Mon cher confrère en Apollon, mon maître en tout le reste, quand viendrez-vous voir la nymphe de Cirey et votre tendre ami ? Ne manquez pas, je vous prie, d’apporter votre dernière Épître[1]. Mme  du Châtelet dit que c’est moi qui l’ai perdue ; moi, je dis que c’est elle. Nous cherchons depuis huit jours. Il faut que Bernouilli l’ait emportée pour en faire une équation. Je suis désespéré, mais vous en avez sans doute une copie. Je suis très-sûr de ne l’avoir confiée à personne. Nous la retrouverons, mais consolez-nous. Ce grand garçon d’Arnaud veut vous suivre dans vos royaumes de Champagne ; il veut venir à Cirey. J’en ai demandé la permission à madame la marquise : elle le veut bien ; présenté par vous, il ne peut être que bienvenu.

Je serai charmé qu’il s’attache à vous. Je suis le plus trompé du monde, s’il n’est né avec du génie et des mœurs aimahles. Vous êtes un enfant bien charmant de cultiver les lettres à votre âge avec tant d’ardeur, et d’encourager encore les autres. On ne peut trop vous aimer. Amenez donc ce grand garçon. Mme  du Châtelet et Mme  de Champbonin[2] vous font mille compliments.
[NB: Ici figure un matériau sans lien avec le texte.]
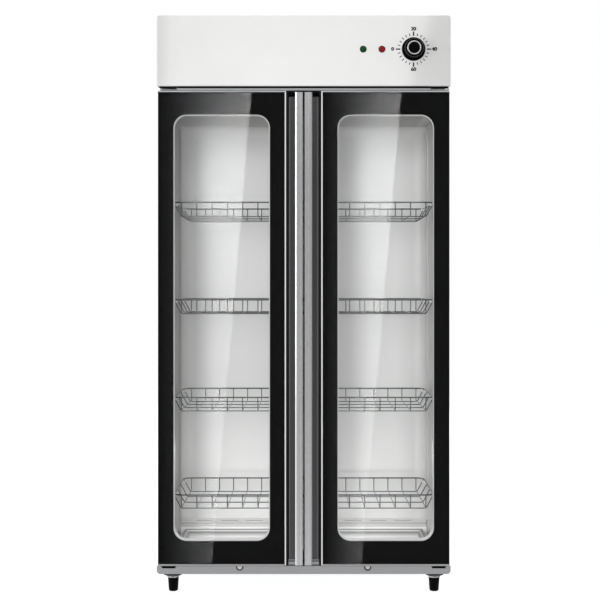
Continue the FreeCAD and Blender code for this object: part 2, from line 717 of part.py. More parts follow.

Adieu, jusqu’au plaisir de vous embrasser.

  1. C’était sans doute une nouvelle leçon de lÉpître sur l’amour de l’étude.
  2. Cette dame, depuis le commencement de février jusqu’à la fin d’avril 1739, fit au moins deux voyages de Cirey à Paris, pour des affaires personnelles, et sans doute aussi pour des démarches relatives à Voltaire. C’est ce qui explique pourquoi celui-ci parle d’elle tantôt comme présente, tantôt comme absente, dans ses lettres de cette époque. (Cl.)